Phase 3: Intelligence Activation (Months 9-12)
- Activate AI-powered risk detection and cross-domain correlation — now running on the organization's own data, which makes the models significantly more relevant than out-of-the-box configurations.
- Transition board and executive reporting to live platform data. This is often the moment that converts remaining skeptics, because the difference between a manually assembled deck and a real-time dashboard is viscerally apparent.
- Decommission legacy platforms. This step matters more than organizations typically appreciate — parallel systems create parallel maintenance burdens and give people permission to avoid the new tool when the old one feels more familiar.

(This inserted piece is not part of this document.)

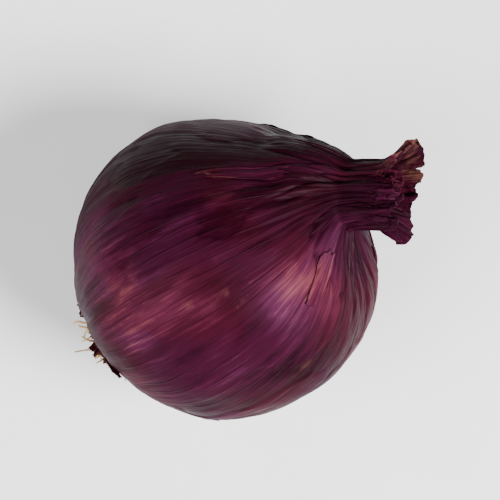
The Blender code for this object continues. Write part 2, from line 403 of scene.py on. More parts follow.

- Begin advanced use cases: quantitative risk aggregation, regulatory scenario modeling, fourth-party risk mapping. The program is now operating at a level that was simply not possible twelve months earlier.
The Cost of Waiting
The organizations that will navigate the next decade of risk with confidence are not the ones with the most sophisticated risk frameworks on paper. They are the ones that built the data infrastructure to actually see what is happening — across every risk discipline, in real time, before it becomes a crisis. That infrastructure does not exist on legacy platforms. It cannot be bolted on through another round of customization. It has to be built on a foundation designed for the world we actually operate in. The organizations moving now are building that advantage today. The ones waiting are falling further behind with every renewal cycle.